Role of cobalt doping on the electrical conductivity of ZnO nanoparticles

Abstract

Cobalt doped zinc oxide (Zn1-xCoxO; x = 0, 0.05, 0.10, 0.15) samples were synthesized using co-precipitation method. The Co doped ZnO nanoparticles showed the maximum solubility limit. The XRD patterns confirm the hexagonal type wurtzite structure without secondary phase in Co substituted ZnO samples. The particle size was studied using transmission electron microscope (TEM) and grain size estimated using scanning electron microscope (SEM). We report the study of temperature dependence of conductivity on ZnO and Co doped ZnO nanoparticles. It is found that at a higher temperature range (above 470 K) thermally activated type of conduction is in dominance with the lower temperature range of conduction in which donor carrier hopping mechanism is dominated.

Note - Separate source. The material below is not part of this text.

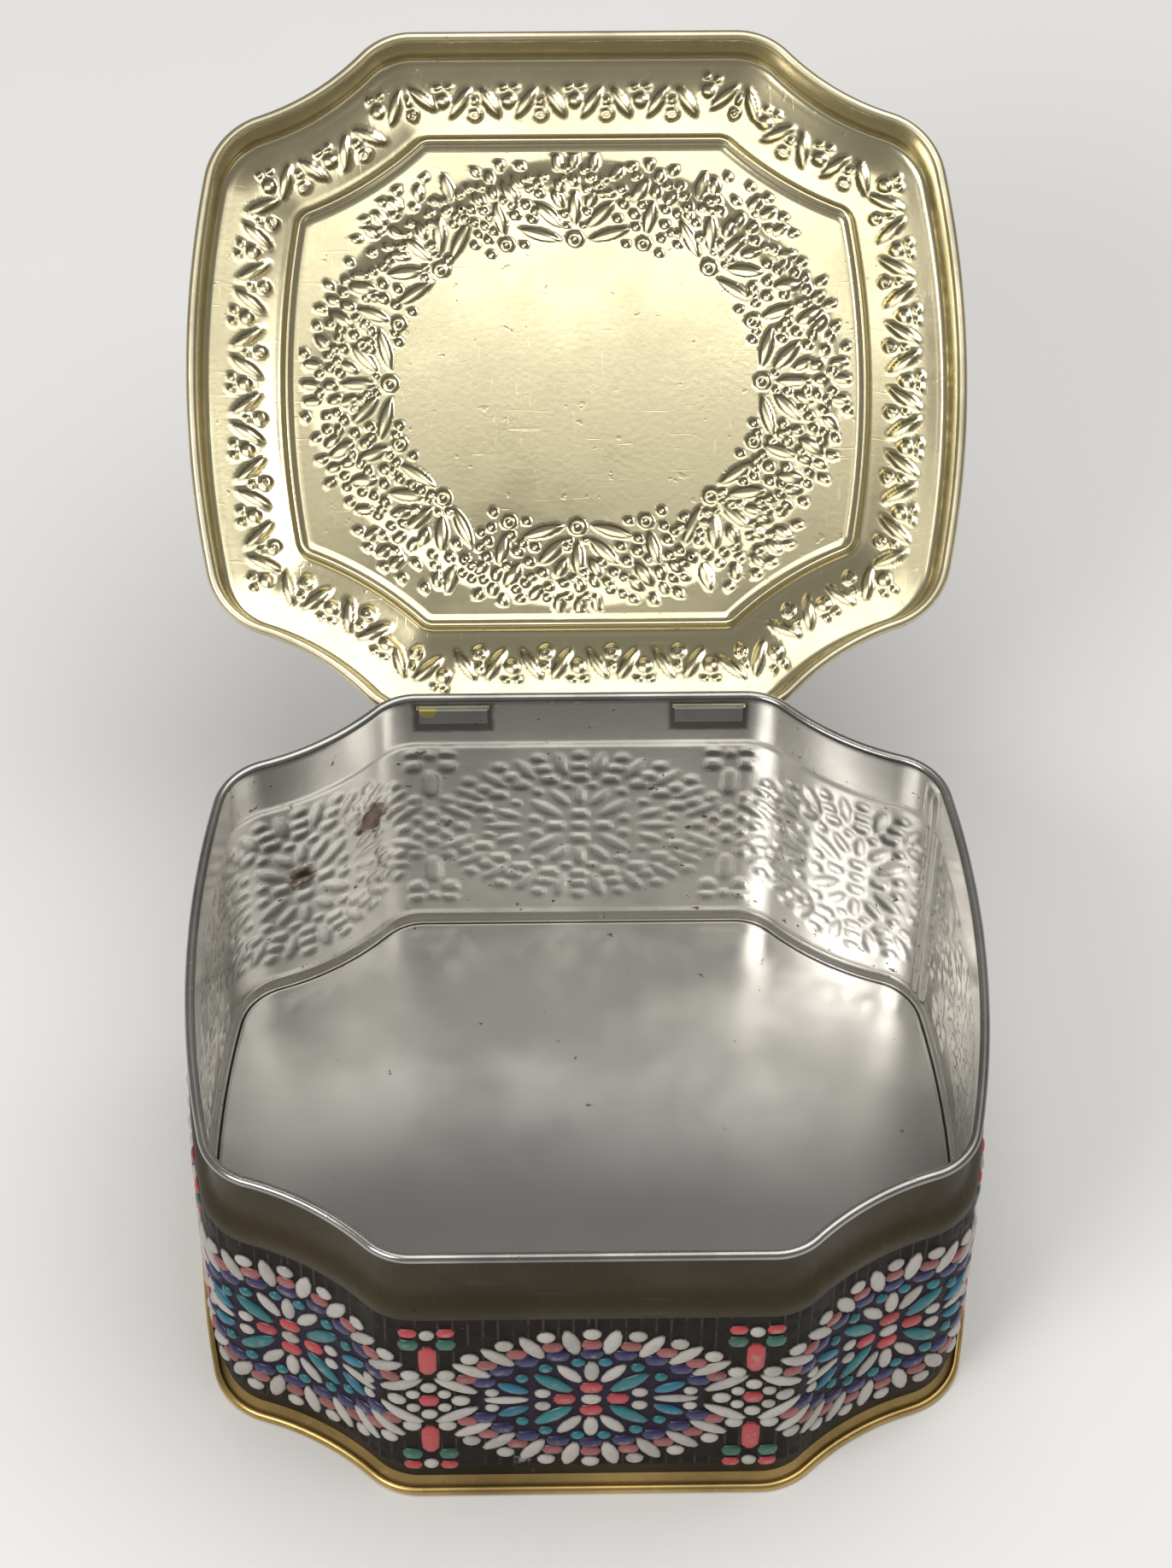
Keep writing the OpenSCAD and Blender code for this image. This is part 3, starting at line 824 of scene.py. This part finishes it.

DC conductivity result shows the reduction nature for cobalt doped ZnO. The obtained results are discussed on basis of potential barrier, donor concentration, point defects and adsorption–desorption of oxygen. Cobalt substitution increases resistivity, reduces grain growth, lower particle size and increase in activation energy. Detailed mapping of two regions of electrical conductivity is done to understand the activation energy mechanisms prevailing in cobalt doped ZnO.